Simulation of Equilibrated States via Molecular Monte Carlo Method of Systems Connected to 3 Reservoirs

TL;DR

This paper introduces a novel molecular Monte Carlo method connecting systems to three reservoirs (chemical potential, pressure, temperature) to efficiently escape metastable states and achieve equilibrium in complex macromolecular and colloidal systems.

Contribution

The method uniquely adjusts one reservoir based on the Gibbs-Duhem equation and incorporates volume and particle number fluctuations to enhance equilibration.

Findings

Successfully obtained defect-free ordered structures

Facilitated quick equilibration from metastable states

Demonstrated string-like colloidal assemblies

Abstract

Metastable structures in macromolecular and colloidal systems are non-equilibrium states that often have long lifetimes and cause difficulties in simulating equilibrium.
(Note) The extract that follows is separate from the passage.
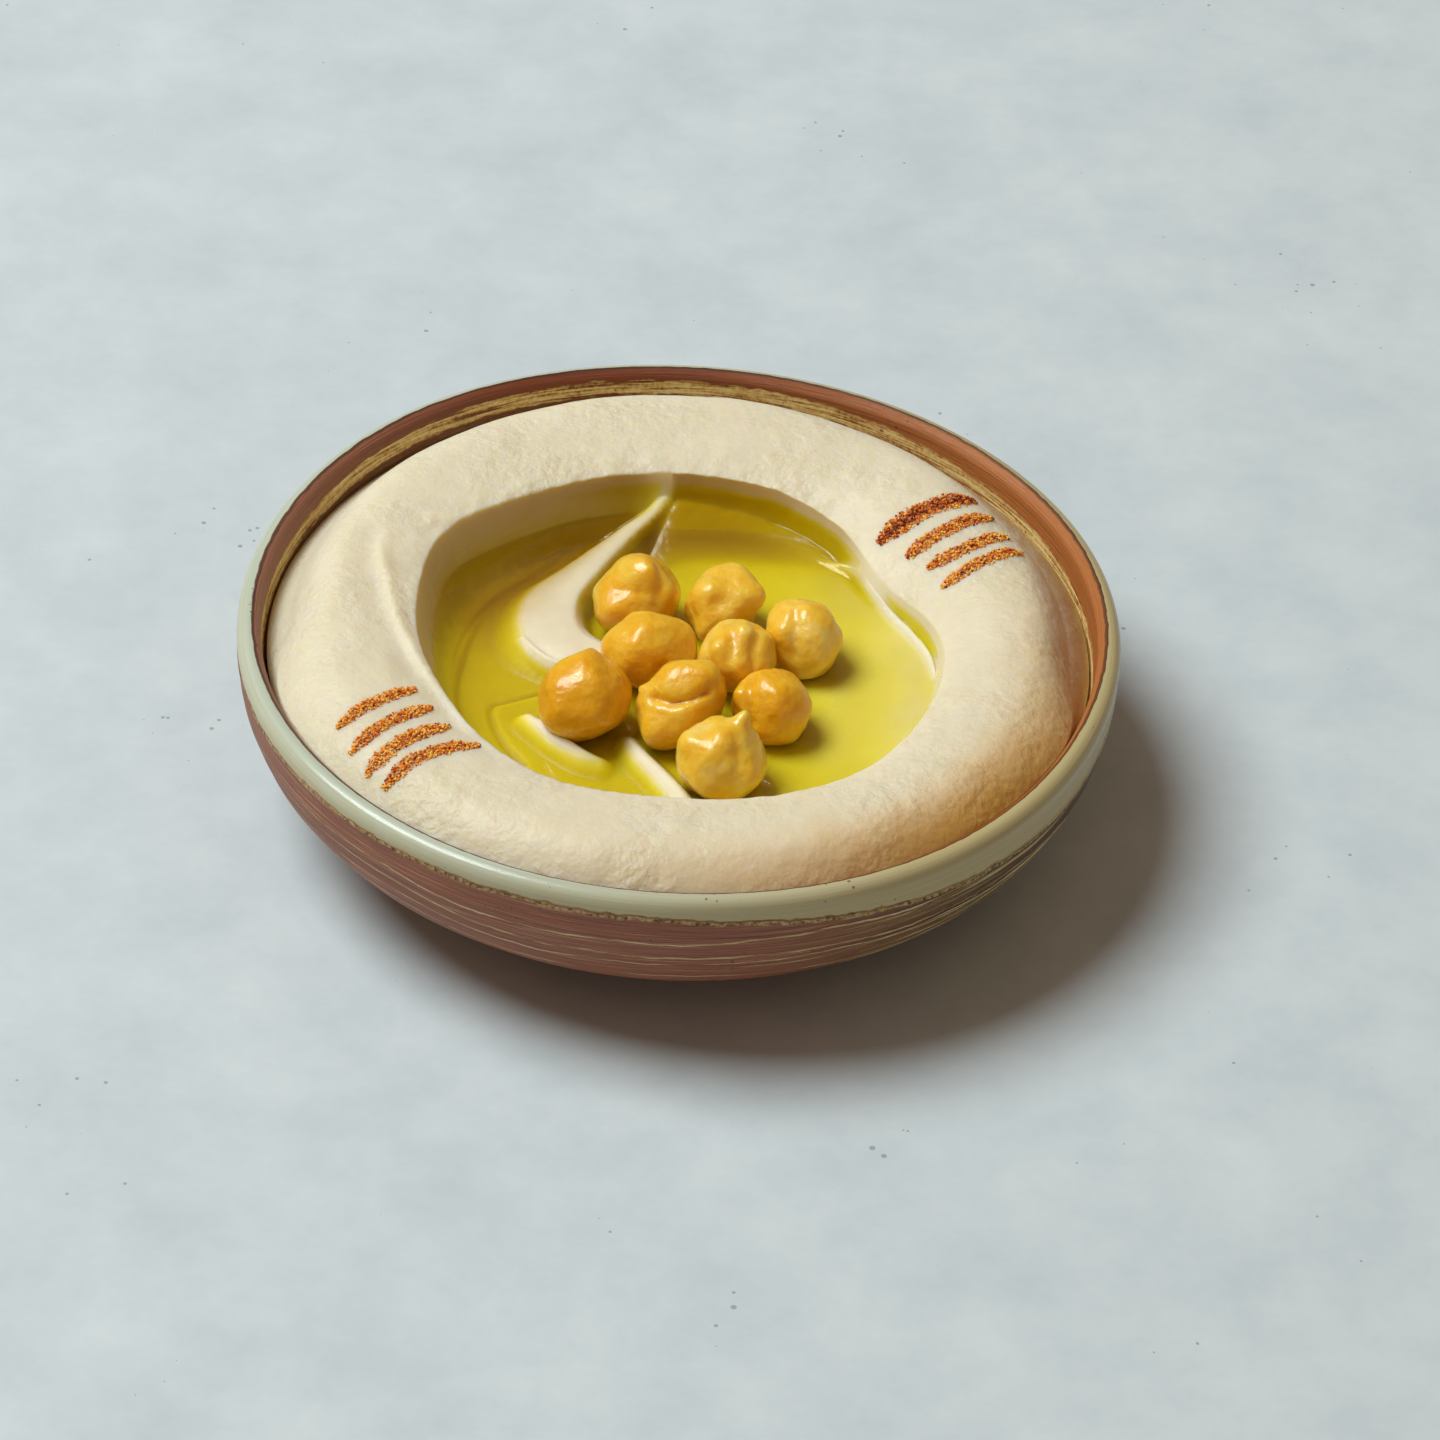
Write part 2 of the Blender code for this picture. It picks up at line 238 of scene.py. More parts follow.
def make_bowl():
    """Spin the section, then let the rim wander and press the wheel lines in."""
    bm = bmesh.new()
    down_wall = bm.verts.layers.float.new("down_wall")
    points = []
    for radius, height, down in bowl_section():
        points.append(bm.verts.new((radius, 0.0, height)))
        points[-1][down_wall] = down
    spin_round(bm, points, BOWL_SIDES)
    for vert in bm.verts:
        angle = math.atan2(vert.co.y, vert.co.x)
        down = vert[down_wall]
        near_rim = math.exp(-((down / RIM_REACH) ** 2))
        out = Vector((math.cos(angle), math.sin(angle), 0.0))
        rise = math.sin(3 * angle + 0.6) + 0.5 * math.sin(5 * angle + 2.0)
        lean = math.sin(2 * angle + 1.1) + 0.6 * math.sin(4 * angle)
        vert.co.z += RIM_WOBBLE * near_rim * rise
        vert.co += out * (RIM_LEAN * near_rim * lean)
        if 2.5 < abs(down) < 34.0:
            wave = math.sin(down * 2.6 + 0.8 * math.sin(angle + 0.5))
            wave += math.sin(down * 1.13 + angle)
            side = 1.0 if down > 0 else -1.0
            vert.co += out * (side * WHEEL_LINES * wave)
    return bm


# Reduction-fired stoneware. The celadon is glassy and pools to a sea-green film, the
# brown slip is half matt with a plum cast, and the bare ochre coat between is rough.
def glazed_stoneware():
    material, tree, skin, place = new_material("glazed_stoneware")
    down = attribute(tree, "down_wall")
    unit = node(tree, "VectorMath", {0: place, "Scale": 1 / (BOWL_RADIUS * MM)}, operation="SCALE")
    split = node(tree, "SeparateXYZ", {0: unit})
    east = split.outputs["X"]
    # Brush marks run round the wheel: long round the bowl, fine down the wall.
    strokes = []
    for round_scale, down_scale, detail in ((1.3, 0.85, 6.0), (7.0, 2.6, 4.0), (2.2, 3.6, 3.0)):
        squeeze = (round_scale, round_scale, 0.0)
        stretched = node(tree, "VectorMath", {0: unit, 1: squeeze}, operation="MULTIPLY")
        lift = maths(tree, "MULTIPLY", down, down_scale)
        lift = node(tree, "CombineXYZ", {"Z": lift})
        at = node(tree, "VectorMath", {0: stretched, 1: lift}, operation="ADD")
        strokes.append(clouds(tree, at, 1.0, detail, 0.6))
    broad, dash, hair = strokes
    slow = clouds(tree, unit, 2.1, 2.0)
    ragged = clouds(tree, unit, 26.0, 3.0)
    drift = ranged(tree, slow, 0.3, 0.7, -0.8, 0.8)
    drift = maths(tree, "ADD", drift, down)
    rough_edge = ranged(tree, ragged, 0.3, 0.7, -0.28, 0.28)
    level = maths(tree, "ADD", down, rough_edge)
    # Brown slip: red where it lines the bowl, plum outside.
    outside = ranged(tree, down, 0.0, 1.0)
    lining = ramp(tree, hair, (0.3, "#64280a"), (0.7, "#8a4416"))
    # Painted light: the lining is painted lighter on the right, where the lamp lights it, and
    # pinker on the left for the sheen on its glaze.
    painted_lit_side = ranged(tree, east, 0.0, 0.7, 0.0, 0.85)
    lining = mixed(tree, painted_lit_side, lining, "#bc7438")
    painted_sheen_side = ranged(tree, east, -0.4, -1.0, 0.0, 0.8)
    lining = mixed(tree, painted_sheen_side, lining, "#a07058")
    plums = ((0.34, "#784630"), (0.48, "#a4664a"), (0.56, "#8c5038"), (0.66, "#cc9470"))
    plum = ramp(tree, hair, *plums)
    # On the right the ochre coat shows under brown strokes instead of the plum.
    olives = ((0.42, "#42260e"), (0.45, "#765a2e"), (0.48, "#46280e"))
    olives += ((0.52, "#a08a50"), (0.55, "#4a2a0e"), (0.6, "#84703c"))
    olive = ramp(tree, broad, *olives)
    right_half = ranged(tree, east, 0.2, 0.7)
    plum = mixed(tree, right_half, plum, olive)
    colour = mixed(tree, outside, lining, plum)
    # Ochre coat left bare: a fixed line or two, and streaks that crowd to the right.
    coat = ramp(tree, dash, (0.36, "#9a7636"), (0.5, "#cdb078"), (0.64, "#e6d8b0"))
    torn_edge = maths(tree, "MULTIPLY_ADD", rough_edge, 0.45, drift)
    bare = None
    for line_down, half, tilt in BARE_LINES:
        off = maths(tree, "SUBTRACT", torn_edge, line_down)
        off = maths(tree, "MULTIPLY_ADD", east, tilt, off)
        off = maths(tree, "ABSOLUTE", off)
        line = ranged(tree, off, half, half + 0.1, 1.0, 0.0)
        bare = line if bare is None else maths(tree, "MAXIMUM", bare, line)
    worn = ranged(tree, dash, 0.40, 0.47)
    bare = maths(tree, "MULTIPLY", bare, worn)
    crowd = ranged(tree, east, 0.0, 0.85, 0.68, 0.5)
    crowd_end = maths(tree, "ADD", crowd, 0.025)
    streak = ranged(tree, broad, crowd, crowd_end)
    bare = maths(tree, "MAXIMUM", bare, streak)
    bare = maths(tree, "MULTIPLY", bare, outside)
    colour = mixed(tree, bare, colour, coat)
    # Inside, the coat shows as a rough gold band some way under the rim, lower on the right.
    east_squared = maths(tree, "POWER", east, 2.0)
    gold_top = maths(tree, "MULTIPLY_ADD", east, 1.25, 2.4)
    gold_top = maths(tree, "MULTIPLY_ADD", east_squared, 3.25, gold_top)
    past = maths(tree, "ADD", level, gold_top)
    past = ranged(tree, past, 1.0, -9.0)
    shares = ((0.09, "#000000"), (0.12, "#ffffff"), (0.34, "#ffffff"))
    shares += ((0.37, "#303030"), (0.46, "#808080"), (0.6, "#202020"))
    band = ramp(tree, past, *shares)
    band_broken = ranged(tree, dash, 0.34, 0.46, 0.15, 1.0)
    band = maths(tree, "MULTIPLY", band, band_broken)
    grit = clouds(tree, unit, 85.0, 3.0, 0.7)
    broken = maths(tree, "MULTIPLY_ADD", dash, 2.0, grit)
    broken = maths(tree, "MULTIPLY", broken, 1 / 3)
    gold = ramp(tree, broken, (0.4, "#6c4616"), (0.46, "#cca054"), (0.58, "#f0d896"))
    colour = mixed(tree, band, colour, gold)
    # Painted shade: further down, the lining is painted dark brown where the wall falls into shade
    # beside the paste.
    deep = ranged(tree, past, 0.32, 0.6, 0.0, 0.7)
    colour = mixed(tree, deep, colour, "#4c3212")
    # Celadon over the rim, wider on the right, ending in a speckled ochre edge.
    right_side = ranged(tree, east, -0.1, 0.9, 0.0, 3.6, interpolation_type="SMOOTHSTEP")
    limit = maths(tree, "ADD", right_side, CELADON_WIDTH)
    to_limit = maths(tree, "SUBTRACT", level, limit)
    edge_band = ranged(tree, to_limit, -0.5, 1.5)
    shares = ((0.18, "#000000"), (0.26, "#ffffff"), (0.5, "#ffffff"), (0.6, "#000000"))
    edge_mask = ramp(tree, edge_band, *shares)
    flecked = ramp(tree, grit, (0.38, "#54391a"), (0.46, "#9c7838"), (0.62, "#c8b078"))
    colour = mixed(tree, edge_mask, colour, flecked)
    # Inside, it ends nearer the rim's top at the back of the bowl.
    far = split.outputs["Y"]
    far = ranged(tree, far, -0.5, 0.4, 0.0, 0.75, interpolation_type="SMOOTHSTEP")
    inner_level = maths(tree, "MULTIPLY_ADD", rough_edge, 0.35, down)
    inner_level = maths(tree, "SUBTRACT", inner_level, far)
    top = ranged(tree, to_limit, -0.45, -0.15, 1.0, 0.0)
    inner = ranged(tree, inner_level, -0.75, -0.6)
    celadon = maths(tree, "MULTIPLY", top, inner)
    pooled = ranged(tree, level, 0.5, 4.2)
    glaze = mixed(tree, pooled, "#c0c9b5", "#c2b484")
    ripe = ranged(tree, east, -0.4, 0.6, 0.0, 0.9)
    glaze = mixed(tree, ripe, glaze, "#b8a874")
    veil = ranged(tree, hair, 0.35, 0.65, 0.94, 1.06)
    glaze = node(tree, "VectorMath", {0: glaze, "Scale": veil}, operation="SCALE")
    colour = mixed(tree, celadon, colour, glaze)
    # A dark line where the glaze breaks thin at the inner edge of the rim.
    broke = ranged(tree, inner_level, -1.25, -1.05)
    broke_end = ranged(tree, inner_level, -0.7, -0.55, 0.75, 0.0)
    broke = maths(tree, "MULTIPLY", broke, broke_end)
    colour = mixed(tree, broke, colour, "#3c2010")
    # Iron specks that bleed through the glaze, a few tenths of a millimetre across.
    speck = node(tree, "TexVoronoi", {"Vector": place, "Scale": 760.0, "Randomness": 1.0})
    speck_seed = clouds(tree, place, 120.0, 1.0)
    rare = ranged(tree, speck_seed, 0.54, 0.7, 0.0, 0.22)
    dot = maths(tree, "LESS_THAN", speck, rare)
    dot = maths(tree, "MULTIPLY", dot, 0.7)
    colour = mixed(tree, dot, colour, "#5c4226")
    dry = maths(tree, "MAXIMUM", bare, band)
    rough = ranged(tree, dry, 0.0, 1.0, 0.5, 0.66)
    rough = ranged(tree, celadon, 0.0, 1.0, rough, 0.2)
    relief = maths(tree, "ADD", broad, dash)
    relief = maths(tree, "ADD", relief, hair)
    calm = ranged(tree, celadon, 0.0, 1.0, 1.0, 0.12)
    relief = maths(tree, "MULTIPLY", relief, calm)
    bump = bumped(tree, relief, 0.5, 0.0005)
    plug(tree, skin, {"Base Color": colour, "Roughness": rough, "Normal": bump, "IOR": 1.47})
    return material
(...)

In order to escape from the long-lived metastable states, we propose a newly devised method, molecular Monte-Carlo simulation of systems connected to 3 reservoirs: chemical potential $\mu$, pressure $P$, and temperature $T$. One of these reservoirs is adjusted for the thermodynamic equilibrium condition according to Gibbs-Duhem equation, so that this adjusted 3rd reservoir does not thermodynamically affect phases and states. Additional degrees of freedom, i.e. system volume $V$ and the number of particles $N$, reduce kinetic barriers of non-equilibrium states and facilitate quick equilibration. We show globally-anisotropic defect-free ordered structures, e.g. string-like colloidal assembly, are obtained via our method.